Without revealing too much, Waitress stars Kerri Russell as Jenna, a waitress living somewhere in the south, working at a diner that specializes in all sorts of pies. Very early in the film, Jenna learns that she is pregnant. This does not come as pleasant news, because she is very unhappily married to an absolute shit of a human being named Earl, whom she dreams of leaving. Things are further complicated when Jenna has an affair with her new obstetrician, who is also married. Herein lies the main conflict of the film, though there are other subplots involving the romantic misadventures of Jenna’s coworkers.
The relationship between Jenna and her husband Earl is incredibly disturbing, and worthy of a closer examination. Earl is pretty much a stereotypical, chauvinistic redneck, who exercises complete dominance over his wife. He doesn’t let Jenna drive. He collects all of her money every day, and doesn’t let her have finances of her own. He is verbally, and sometimes physically abusive to Jenna. He forces himself on her sexually when she’s not at all interested (because she hates him). And, perhaps most frighteningly, there are scenes where he actually commands her to say the things that he wants to hear and seems convinced as she repeats them back, as with Orwell’s concept of “doublethink.” It becomes pretty obvious that Earl is behaving this way because he is excessively insecure, as evinced by a scene where he makes Jenna promise not to love their unborn baby “too much,” i.e. more than she supposedly loves him.
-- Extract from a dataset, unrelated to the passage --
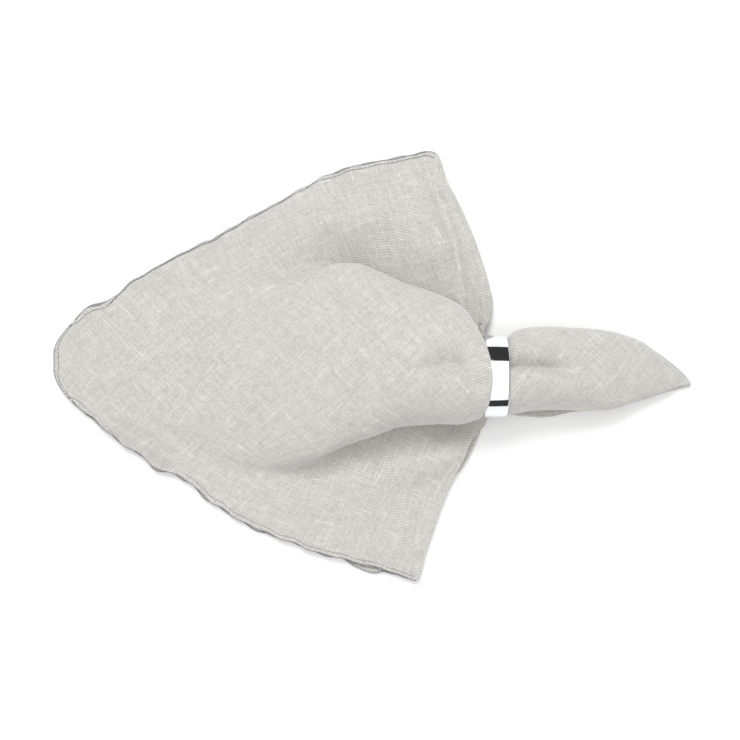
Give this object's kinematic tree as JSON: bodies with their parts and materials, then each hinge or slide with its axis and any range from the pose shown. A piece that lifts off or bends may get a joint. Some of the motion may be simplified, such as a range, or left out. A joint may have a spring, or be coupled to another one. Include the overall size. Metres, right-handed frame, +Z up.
{
  "type": "linen napkin in a ring",
  "caption": "Square linen napkin folded in quarters, its folded centre drawn through a plain metal ring, the hemmed corners fanned out flat.",
  "frame": {"origin": "on the table under the middle of the outline, where the napkin lies", "axes": "+X along the napkin from the free corners to the folded centre that sticks out of the ring, +Z up from the table"},
  "size_m": [0.3387, 0.2328, 0.047],
  "materials": {
    "linen": "plain woven linen with slubs, natural grey beige, matte",
    "ring_metal": "polished plain band"
  },
  "bodies": {
    "root": {"napkin": "linen", "ring": "ring_metal"}
  },
  "joints": []
}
The fact that Jenna puts up with this for so much of the film makes it really uncomfortable to watch; it’s sad to think that this is often the norm for real life abusive relationships.
Many of the characters in the film displayed a shocking degree of apathy, which I found to be pretty damn depressing. While Jenna did make an attempt to escape her husband’s foul clutches, I found myself wondering what took her so long, and why she put up with him with such resignation before and after, and I couldn’t believe that she really had “nowhere to go.” Similarly, one of Jenna’s co-workers (played by Adrienne Shelley) ended up married to a really dopey guy who was essentially stalking her. She seemed to settle for him over time, citing that no one else wanted to be with her. The film presents us with no less than four marriages in which one of the partners is cheating; and none of the adulterers seem to want to leave their spouses for someone that they would probably be happier with. To each their own, I suppose, but I squirmed a little when watching the film. It’s like that scene in a horror movie where the teenager goes outside to investigate the noise, and you want to shout, “Don’t do it, you fool!”
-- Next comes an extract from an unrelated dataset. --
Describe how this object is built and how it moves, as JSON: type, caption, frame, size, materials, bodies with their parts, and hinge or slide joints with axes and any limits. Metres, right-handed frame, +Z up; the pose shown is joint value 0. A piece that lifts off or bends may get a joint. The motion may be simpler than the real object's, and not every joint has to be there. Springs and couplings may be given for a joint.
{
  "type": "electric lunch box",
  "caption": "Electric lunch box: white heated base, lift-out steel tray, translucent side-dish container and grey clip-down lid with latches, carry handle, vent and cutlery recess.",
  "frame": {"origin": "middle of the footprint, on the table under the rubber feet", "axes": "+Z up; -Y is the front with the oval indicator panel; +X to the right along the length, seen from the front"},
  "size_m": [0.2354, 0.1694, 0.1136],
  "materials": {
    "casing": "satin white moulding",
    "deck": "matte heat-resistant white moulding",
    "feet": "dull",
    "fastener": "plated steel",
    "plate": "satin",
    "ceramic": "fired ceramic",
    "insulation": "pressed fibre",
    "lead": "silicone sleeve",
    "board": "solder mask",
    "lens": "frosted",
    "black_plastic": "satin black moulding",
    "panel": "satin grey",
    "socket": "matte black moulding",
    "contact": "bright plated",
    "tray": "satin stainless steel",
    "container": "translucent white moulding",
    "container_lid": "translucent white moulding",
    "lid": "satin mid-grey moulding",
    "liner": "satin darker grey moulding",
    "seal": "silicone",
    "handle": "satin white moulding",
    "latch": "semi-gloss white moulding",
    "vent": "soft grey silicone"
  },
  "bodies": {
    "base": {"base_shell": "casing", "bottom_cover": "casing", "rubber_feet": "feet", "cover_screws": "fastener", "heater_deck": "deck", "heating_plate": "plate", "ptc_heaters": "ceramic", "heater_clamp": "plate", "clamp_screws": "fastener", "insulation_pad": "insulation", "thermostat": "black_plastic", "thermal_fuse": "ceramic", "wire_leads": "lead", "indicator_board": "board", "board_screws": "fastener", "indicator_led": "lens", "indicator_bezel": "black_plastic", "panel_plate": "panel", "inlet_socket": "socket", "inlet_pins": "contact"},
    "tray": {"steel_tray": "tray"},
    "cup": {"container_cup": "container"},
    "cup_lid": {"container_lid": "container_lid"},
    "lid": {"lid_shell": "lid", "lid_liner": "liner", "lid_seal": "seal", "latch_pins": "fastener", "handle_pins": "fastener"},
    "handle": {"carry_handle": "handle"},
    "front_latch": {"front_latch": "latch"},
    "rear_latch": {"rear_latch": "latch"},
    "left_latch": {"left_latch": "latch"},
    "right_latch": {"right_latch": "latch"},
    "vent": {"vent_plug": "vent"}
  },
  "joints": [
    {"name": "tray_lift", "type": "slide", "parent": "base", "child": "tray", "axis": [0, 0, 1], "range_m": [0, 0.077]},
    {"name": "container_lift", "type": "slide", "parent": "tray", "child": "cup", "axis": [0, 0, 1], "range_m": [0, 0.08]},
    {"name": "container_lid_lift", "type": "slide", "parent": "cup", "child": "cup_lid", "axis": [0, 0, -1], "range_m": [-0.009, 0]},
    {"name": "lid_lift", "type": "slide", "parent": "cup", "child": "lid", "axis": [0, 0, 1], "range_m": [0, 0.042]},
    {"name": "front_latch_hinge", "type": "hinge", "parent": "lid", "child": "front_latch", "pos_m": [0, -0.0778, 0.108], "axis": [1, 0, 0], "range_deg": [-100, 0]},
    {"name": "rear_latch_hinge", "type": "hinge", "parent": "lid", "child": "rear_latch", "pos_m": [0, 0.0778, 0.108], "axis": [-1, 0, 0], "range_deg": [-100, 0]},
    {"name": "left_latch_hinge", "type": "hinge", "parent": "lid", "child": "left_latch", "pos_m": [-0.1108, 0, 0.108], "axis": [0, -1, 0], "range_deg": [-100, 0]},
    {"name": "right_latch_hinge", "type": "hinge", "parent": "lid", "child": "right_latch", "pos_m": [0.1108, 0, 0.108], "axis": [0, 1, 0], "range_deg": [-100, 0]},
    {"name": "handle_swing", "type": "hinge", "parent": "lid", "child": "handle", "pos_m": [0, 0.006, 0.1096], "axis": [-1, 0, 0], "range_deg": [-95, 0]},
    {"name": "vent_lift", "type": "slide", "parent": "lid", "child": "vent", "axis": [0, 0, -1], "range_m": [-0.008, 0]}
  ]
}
It is interesting to note how the film makes symbolic use of pie imagery. Visualizing and obsessing over pies serves as a form of escapism for Jenna. When dreaming up new pie creations, Jenna stares off into space with a vapid expression, and seems able to temporarily “tune out” her unpleasant surroundings. The film features time-lapse videos of pies being made. These segments come to serve as metaphors for the conditions in Jenna’s life; as her stress level increases, the viewer sees rather unpleasant pie concoctions being smashed, lit on fire, etc. The act of baking itself seems to remind Jenna of her deceased mother, thus linking her with a comparatively happier past. It also provides her one ray of hope for the future: a fantasy of winning a large cash prize at a baking contest – enough to give her a new start and possibly open her own bakery someday.
Overall, I found Waitress to be thought provoking, but kind of slow-paced, and kind of a downer. The film offers a cast of quirky characters that are well-acted. It occurred to me that the actor playing Earl did his job admirably in making me hate the character as much as I did – unless, heaven forbid, the guy is actually like that in real life. The characters interact well together in creating believable (and often disquieting) tension. But when the film was over, I felt like I’d been duped; I was hoping for a funny film about the waiting profession that I could relate to as a server, and instead I ended up seeing a personal drama whose comedic style was a bit too dry and subtle for my taste.